The second group, of course, would be your “Pay Time” activities or activities central to moving prospects towards a sale. Once you have these lists the next step is quite simple though not always easy. Decide the “prime selling hours” or "Pay Time" of every day when you are most likely to reach prospects and schedule all your “Pay Time” activities into those hours. Simple huh? Keep “No Pay Time” tasks from sneaking into your “Pay Time” and this key element of sales planning is complete.

Now that you are spending your prime selling hours doing prime selling activities what about a sales plan related to each individual selling opportunity? There are plenty of great documents or templates you can utilize to compile a good sales plan (including the Sandler Sales Planning document) so I am going to touch on what you should be planning “for” versus the medium for compiling or listing the planned activities.

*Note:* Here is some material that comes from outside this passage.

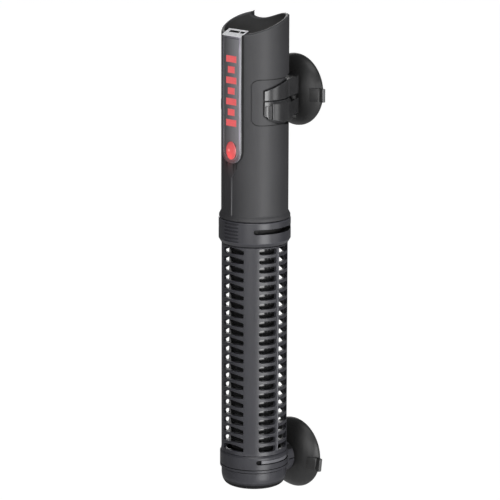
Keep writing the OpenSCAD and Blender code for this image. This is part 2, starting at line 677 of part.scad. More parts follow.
module guard_cage() color(guard_black) in_place() {
    difference() {
        rotate_extrude() polygon([[sleeve_bore_r, sleeve_low_z], [sleeve_r, sleeve_low_z],
            [sleeve_r, cage_low_z], [cage_r + 0.2, cage_low_z], [cage_r, cage_low_z + 1.6],
            [cage_r, cage_top_z - 0.4], [tongue_r, cage_top_z - 0.4], [tongue_r, tongue_top_z],
            [cage_r - cage_wall, tongue_top_z], [cage_r - cage_wall, cage_low_z + 1],
            [sleeve_bore_r, cage_low_z]]);
        slab_xz(-far / 2, far / 2) slot_rows() arched_slot(front_slot_w, slot_h, slot_arch);
        slab_yz() slot_rows() {
            rounded_slot(-side_slot_y, side_post_y - side_post_w / 2, side_slot_h);
            rounded_slot(side_post_y + side_post_w / 2, side_slot_y, side_slot_h);
        }
    }
    // rib down each side, and the lug that stops the foot ring
    for (side = [0, 1]) mirror([side, 0, 0]) {
        intersection() {
            tube_between(cage_r - cage_wall, cage_r + cage_rib_proud,
                cage_low_z + 2, cage_top_z - cage_low_z - 3);
            translate([0, side_post_y - cage_rib_w / 2, 0]) cube([far, cage_rib_w, far * 3]);
        }
        ring_sector(sleeve_r - 1, sleeve_r + 1.5, foot_slot_z - foot_slot_h / 2 + 0.3, foot_slot_h - 0.6,
            foot_slot_start + foot_turn, 180 - foot_slot_start - foot_turn);
    }
}

module foot_ring() color(guard_black) in_place() difference() {
    union() {
        rotate_extrude() polygon([[foot_bore_r, foot_low_z], [foot_r - 0.3, foot_low_z],
            [foot_r, foot_low_z + 0.3], [foot_r, foot_line_z - 0.25], [foot_r - 0.3, foot_line_z],
            [foot_r, foot_line_z + 0.25], [foot_r, foot_top_z - 0.9], [foot_r - 0.7, foot_top_z],
            [foot_bore_r, foot_top_z]]);
        // boss that carries the lower cup
        difference() {
            translate([0, 12, lower_cup_z]) rotate([-90, 0, 0])
                cylinder(r = foot_boss_r, h = plate_back_y - 12);
            translate([0, 0, -far / 2]) cylinder(r = cap_r + free_gap, h = foot_low_z + far / 2);
            cylinder(r = foot_bore_r, h = far);
        }
    }
    for (side = [0, 1]) mirror([side, 0, 0])
        round_slot(foot_bore_r - 1, far / 2, foot_slot_z, foot_slot_h,
            foot_slot_start, 180 - foot_slot_start);
    button_room(lower_cup_z, 12);
    // split that lets the boss spring open over the cup's button
    translate([-far / 2, foot_r + 0.3, lower_cup_z - 0.25]) cube([far, far, 0.5]);
}

module end_cap() color(guard_black) in_place() difference() {
    rotate_extrude() polygon(concat(
        [[0, 0]],
        curve([[cap_r - 4, 0], [cap_r - 1.6, 0.1], [cap_r - 0.2, 2.6], [cap_r, 6.2]], 8),
        [[cap_r, cap_top_z], [cap_spigot_r, cap_top_z], [cap_spigot_r, cap_spigot_top_z],
            [cap_spigot_r - 1.8, cap_spigot_top_z], [cap_spigot_r - 1.8, 5],
            [cap_spigot_r - 3.4, cap_wall], [0, cap_wall]]));
    for (i = [0:5]) rotate([0, 0, 60 * i]) translate([9.6, 0, -1]) cylinder(r = 1.5, h = 5, $fn = 32);
}

// Soft seat under the round end of the glass tube
module end_cushion() color(rubber_black) in_place() difference() {
    translate([0, 0, cap_wall]) cylinder(r = 9, h = tube_low_z - cap_wall + 1.4);
    tube_space(free_gap);
}

head_housing();
light_bar();
bar_inlay();
scale_marks();
lamp_lens();
lamp();
cable_gland();
gland_nut();
control_board();
board_components();
terminal_block();
temperature_sensor();
tube_seal();
seal_clamp_ring();
o_ring();
glass_tube();
element_core();
heating_coil();
lead_wires();
thermal_fuse();
upper_bracket();
left_release_arm();
right_release_arm();
upper_cup();
guard_collar();
guard_cage();
end_cap();
end_cushion();
foot_ring();
lower_cup();
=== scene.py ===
import json
from math import cos, pi, radians, sin
import bmesh
import bpy
from mathutils import Matrix, Quaternion, Vector
from mathutils.geometry import interpolate_bezier


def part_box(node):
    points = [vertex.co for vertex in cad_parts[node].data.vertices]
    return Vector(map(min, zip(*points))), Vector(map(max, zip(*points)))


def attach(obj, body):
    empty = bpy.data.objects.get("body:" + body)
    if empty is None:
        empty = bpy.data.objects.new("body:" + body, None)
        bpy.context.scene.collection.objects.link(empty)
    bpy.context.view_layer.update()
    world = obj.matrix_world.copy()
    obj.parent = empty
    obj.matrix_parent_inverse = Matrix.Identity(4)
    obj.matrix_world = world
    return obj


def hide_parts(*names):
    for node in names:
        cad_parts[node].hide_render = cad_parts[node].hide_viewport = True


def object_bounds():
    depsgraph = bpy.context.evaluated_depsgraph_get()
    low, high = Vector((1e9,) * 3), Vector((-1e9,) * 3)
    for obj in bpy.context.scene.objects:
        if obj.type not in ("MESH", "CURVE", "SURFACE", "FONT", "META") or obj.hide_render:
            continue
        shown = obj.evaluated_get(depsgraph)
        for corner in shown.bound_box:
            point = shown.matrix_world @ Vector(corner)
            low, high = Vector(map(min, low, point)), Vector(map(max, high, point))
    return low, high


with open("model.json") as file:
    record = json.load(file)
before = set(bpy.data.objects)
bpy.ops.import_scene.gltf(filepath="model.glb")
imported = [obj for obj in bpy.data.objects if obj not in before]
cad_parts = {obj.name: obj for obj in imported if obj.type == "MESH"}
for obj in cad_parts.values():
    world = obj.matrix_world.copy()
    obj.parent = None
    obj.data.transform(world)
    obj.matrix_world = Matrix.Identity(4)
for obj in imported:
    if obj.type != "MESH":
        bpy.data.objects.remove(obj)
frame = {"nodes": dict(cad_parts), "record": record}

mm = 0.001
frameLow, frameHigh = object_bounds()
axisY = (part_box("glass_tube")[0].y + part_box("glass_tube")[1].y) / 2  # the heater stands on this line
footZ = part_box("end_cap")[0].z
nodes = frame["nodes"]
print("frame: %d nodes, %.0f mm tall" % (len(nodes), (frameHigh.z - frameLow.z) / mm))


def place(x, y, z):  # millimetres from the heater's axis and foot, to the frame
    return Vector((x * mm, axisY + y * mm, footZ + z * mm))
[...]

There are many obvious things you will want to capture in your plan such as who the players are within the prospect account, what you want to accomplish as a result of the call, and what you need to bring along on the call in the way of collateral material, etc. For my money the two most valuable pieces of a good sales plan are not related to what you are going to TELL the prospect but what you are going to ASK the prospect and what the prospect most likely will ask you.

A good sales plan should have about 2 to 4 great “high impact” questions you want to make sure you ask related to the potential “pain” of the prospect. You don’t want to prepare an interrogation but just a few key questions that will set the tone. You establish far more credibility and professional trust through the quality of the questions you ask than you do through the information you dispense.

Similarly you might want to prepare a couple of good questions related to digging deeper into questions the prospect might ask you. For example, instead of planning how you would answer a question such as “has your company ever worked on a project like this?” a good sales plan might contain questions you will ask in response to likely prospect questions such as “Great question, how important is experience in making this decision?”

I could go on but let me close with this thought. ANY sales plan is better than NO sales plan and a sales plan that prepares you for a great first impression, a great last impression, and some targeted, high impact questions in between will take you far.